> _Supplied material_
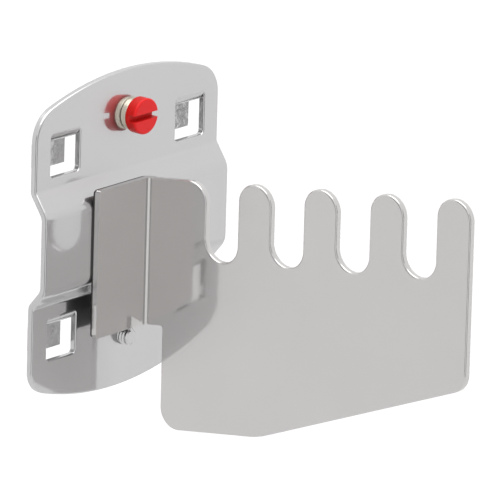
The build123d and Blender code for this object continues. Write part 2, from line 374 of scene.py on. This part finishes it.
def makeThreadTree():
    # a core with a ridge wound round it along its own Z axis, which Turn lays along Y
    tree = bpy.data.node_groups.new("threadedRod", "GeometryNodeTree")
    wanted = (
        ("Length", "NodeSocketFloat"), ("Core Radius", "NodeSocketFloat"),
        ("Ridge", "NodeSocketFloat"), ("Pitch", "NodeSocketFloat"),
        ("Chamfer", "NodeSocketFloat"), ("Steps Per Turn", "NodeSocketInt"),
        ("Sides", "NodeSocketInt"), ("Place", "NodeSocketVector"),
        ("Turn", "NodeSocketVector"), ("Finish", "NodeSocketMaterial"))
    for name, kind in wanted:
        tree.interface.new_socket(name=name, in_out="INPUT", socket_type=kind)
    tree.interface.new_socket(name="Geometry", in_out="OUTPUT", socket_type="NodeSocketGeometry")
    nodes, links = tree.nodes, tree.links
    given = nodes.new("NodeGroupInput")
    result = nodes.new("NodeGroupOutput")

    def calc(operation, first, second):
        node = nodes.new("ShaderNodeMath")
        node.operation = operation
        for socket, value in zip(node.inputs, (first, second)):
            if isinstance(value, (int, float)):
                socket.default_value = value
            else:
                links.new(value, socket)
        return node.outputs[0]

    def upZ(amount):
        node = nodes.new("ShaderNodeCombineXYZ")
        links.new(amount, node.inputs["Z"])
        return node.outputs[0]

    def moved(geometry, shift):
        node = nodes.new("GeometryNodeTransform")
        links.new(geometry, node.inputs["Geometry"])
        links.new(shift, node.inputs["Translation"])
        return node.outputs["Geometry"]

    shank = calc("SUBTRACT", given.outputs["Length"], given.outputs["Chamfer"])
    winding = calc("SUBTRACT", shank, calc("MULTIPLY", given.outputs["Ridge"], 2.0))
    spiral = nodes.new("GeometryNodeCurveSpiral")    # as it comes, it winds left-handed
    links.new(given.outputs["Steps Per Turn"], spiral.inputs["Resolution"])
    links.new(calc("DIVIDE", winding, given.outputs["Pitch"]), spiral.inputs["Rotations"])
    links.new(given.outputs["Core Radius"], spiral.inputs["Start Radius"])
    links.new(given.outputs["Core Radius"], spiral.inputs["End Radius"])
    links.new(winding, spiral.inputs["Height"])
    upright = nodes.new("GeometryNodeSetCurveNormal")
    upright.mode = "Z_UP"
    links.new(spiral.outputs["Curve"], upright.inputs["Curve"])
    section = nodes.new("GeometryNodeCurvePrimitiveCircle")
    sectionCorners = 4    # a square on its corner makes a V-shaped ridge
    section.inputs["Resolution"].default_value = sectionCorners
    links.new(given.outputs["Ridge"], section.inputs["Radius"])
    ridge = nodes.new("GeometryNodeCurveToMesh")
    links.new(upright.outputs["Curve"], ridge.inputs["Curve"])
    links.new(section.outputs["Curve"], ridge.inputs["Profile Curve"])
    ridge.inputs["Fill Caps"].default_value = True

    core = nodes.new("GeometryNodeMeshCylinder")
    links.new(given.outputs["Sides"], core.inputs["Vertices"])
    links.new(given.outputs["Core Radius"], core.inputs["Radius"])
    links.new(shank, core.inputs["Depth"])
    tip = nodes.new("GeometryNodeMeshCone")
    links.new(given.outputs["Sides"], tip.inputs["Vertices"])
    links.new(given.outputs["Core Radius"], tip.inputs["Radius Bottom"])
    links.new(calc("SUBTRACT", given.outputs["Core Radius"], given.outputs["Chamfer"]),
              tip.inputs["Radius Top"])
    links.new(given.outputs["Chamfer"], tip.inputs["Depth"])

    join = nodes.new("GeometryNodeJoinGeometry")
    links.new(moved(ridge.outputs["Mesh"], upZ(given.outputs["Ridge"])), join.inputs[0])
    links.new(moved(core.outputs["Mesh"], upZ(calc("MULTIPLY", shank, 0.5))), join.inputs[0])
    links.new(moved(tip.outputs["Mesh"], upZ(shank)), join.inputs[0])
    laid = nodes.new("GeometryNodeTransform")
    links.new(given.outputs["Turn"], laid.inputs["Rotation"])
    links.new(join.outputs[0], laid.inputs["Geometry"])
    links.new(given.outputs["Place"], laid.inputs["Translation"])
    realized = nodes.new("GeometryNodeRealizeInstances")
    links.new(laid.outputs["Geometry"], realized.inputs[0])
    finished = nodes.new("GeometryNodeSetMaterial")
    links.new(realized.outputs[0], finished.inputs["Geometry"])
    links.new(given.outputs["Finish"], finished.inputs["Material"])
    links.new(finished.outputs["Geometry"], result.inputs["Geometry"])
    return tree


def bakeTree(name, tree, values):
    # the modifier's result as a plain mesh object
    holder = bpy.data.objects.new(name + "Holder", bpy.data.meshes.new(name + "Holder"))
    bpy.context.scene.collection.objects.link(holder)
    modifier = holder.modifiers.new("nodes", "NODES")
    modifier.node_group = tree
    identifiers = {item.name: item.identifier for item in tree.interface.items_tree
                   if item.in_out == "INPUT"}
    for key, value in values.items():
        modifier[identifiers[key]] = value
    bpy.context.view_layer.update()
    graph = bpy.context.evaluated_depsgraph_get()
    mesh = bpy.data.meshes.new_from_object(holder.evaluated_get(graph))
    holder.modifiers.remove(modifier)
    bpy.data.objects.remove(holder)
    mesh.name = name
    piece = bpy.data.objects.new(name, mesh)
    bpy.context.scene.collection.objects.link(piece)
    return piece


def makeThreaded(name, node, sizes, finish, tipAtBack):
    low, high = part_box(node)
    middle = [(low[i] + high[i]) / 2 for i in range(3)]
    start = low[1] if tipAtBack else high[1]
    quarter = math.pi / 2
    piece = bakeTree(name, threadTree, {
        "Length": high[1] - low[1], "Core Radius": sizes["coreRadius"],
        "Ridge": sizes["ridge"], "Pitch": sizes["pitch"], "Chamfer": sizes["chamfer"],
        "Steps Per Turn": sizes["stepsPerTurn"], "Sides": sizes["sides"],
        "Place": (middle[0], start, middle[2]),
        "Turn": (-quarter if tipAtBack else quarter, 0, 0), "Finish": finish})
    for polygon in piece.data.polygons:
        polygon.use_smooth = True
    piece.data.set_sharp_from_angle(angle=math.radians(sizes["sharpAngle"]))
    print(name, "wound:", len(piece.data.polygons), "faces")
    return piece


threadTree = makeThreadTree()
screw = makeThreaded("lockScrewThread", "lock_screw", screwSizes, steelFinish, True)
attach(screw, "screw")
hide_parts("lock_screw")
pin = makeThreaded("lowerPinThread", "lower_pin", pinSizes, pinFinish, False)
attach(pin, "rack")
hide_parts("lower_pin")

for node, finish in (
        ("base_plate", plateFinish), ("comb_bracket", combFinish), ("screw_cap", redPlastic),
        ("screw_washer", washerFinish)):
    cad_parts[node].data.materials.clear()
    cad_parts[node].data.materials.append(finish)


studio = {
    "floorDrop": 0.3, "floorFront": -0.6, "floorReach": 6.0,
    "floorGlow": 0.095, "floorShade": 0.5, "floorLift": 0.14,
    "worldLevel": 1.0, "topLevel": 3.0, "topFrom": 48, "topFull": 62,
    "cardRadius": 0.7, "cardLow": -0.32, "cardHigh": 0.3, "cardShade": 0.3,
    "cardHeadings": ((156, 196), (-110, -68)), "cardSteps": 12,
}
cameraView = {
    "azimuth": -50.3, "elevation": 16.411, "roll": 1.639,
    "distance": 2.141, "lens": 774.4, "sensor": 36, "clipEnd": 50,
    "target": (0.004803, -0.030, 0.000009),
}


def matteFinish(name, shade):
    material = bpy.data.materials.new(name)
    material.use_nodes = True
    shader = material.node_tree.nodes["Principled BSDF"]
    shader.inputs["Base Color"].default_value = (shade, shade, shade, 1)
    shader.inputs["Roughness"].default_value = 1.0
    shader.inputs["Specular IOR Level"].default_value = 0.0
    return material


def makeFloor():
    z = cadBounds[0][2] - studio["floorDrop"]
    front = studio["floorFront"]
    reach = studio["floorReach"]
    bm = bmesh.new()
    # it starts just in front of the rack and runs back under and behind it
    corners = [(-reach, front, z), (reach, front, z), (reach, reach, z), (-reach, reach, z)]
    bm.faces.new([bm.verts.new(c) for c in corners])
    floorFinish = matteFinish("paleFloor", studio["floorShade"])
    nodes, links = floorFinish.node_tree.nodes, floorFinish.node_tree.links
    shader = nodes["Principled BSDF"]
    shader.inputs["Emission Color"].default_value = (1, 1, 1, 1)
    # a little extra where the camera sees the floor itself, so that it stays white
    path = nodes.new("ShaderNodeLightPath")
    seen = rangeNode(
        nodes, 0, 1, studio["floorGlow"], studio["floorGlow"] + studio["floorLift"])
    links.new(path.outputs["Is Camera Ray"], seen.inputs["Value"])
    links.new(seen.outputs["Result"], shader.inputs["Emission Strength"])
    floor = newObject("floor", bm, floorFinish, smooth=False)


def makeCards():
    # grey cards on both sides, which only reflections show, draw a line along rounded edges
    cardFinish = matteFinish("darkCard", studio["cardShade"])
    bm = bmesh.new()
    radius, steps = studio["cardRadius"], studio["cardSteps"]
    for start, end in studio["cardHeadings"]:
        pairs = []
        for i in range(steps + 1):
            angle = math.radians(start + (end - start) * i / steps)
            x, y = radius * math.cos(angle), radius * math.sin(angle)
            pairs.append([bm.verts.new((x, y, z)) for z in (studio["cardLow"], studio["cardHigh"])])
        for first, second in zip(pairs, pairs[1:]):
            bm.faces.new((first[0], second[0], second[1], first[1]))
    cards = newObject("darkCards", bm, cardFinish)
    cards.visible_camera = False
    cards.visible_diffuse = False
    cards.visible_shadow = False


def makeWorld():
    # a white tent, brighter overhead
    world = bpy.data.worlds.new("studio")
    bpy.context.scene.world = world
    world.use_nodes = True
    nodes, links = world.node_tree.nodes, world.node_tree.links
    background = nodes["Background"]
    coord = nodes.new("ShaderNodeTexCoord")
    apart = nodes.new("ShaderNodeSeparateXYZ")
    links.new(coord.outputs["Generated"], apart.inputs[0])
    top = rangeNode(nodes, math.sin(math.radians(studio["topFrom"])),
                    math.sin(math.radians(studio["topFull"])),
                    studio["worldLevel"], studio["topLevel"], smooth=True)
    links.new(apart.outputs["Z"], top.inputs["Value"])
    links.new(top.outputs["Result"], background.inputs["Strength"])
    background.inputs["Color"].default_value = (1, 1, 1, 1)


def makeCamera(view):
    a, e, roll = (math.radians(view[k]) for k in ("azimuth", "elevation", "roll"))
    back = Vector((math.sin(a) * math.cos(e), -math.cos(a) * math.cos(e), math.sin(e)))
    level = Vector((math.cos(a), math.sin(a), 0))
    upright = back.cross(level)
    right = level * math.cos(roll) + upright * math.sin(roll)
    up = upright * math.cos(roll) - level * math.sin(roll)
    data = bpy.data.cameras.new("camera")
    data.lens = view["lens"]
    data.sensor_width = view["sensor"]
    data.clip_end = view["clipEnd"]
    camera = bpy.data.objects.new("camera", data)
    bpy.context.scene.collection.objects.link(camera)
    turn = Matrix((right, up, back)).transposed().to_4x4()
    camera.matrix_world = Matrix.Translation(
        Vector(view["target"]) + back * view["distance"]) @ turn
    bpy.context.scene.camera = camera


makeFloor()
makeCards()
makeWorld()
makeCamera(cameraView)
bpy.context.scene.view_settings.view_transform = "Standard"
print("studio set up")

> _Task directions_
Return all lines of the material above in which the word "materials" occurs.

> _Written answer_
    cad_parts[node].data.materials.clear()
    cad_parts[node].data.materials.append(finish)
    material = bpy.data.materials.new(name)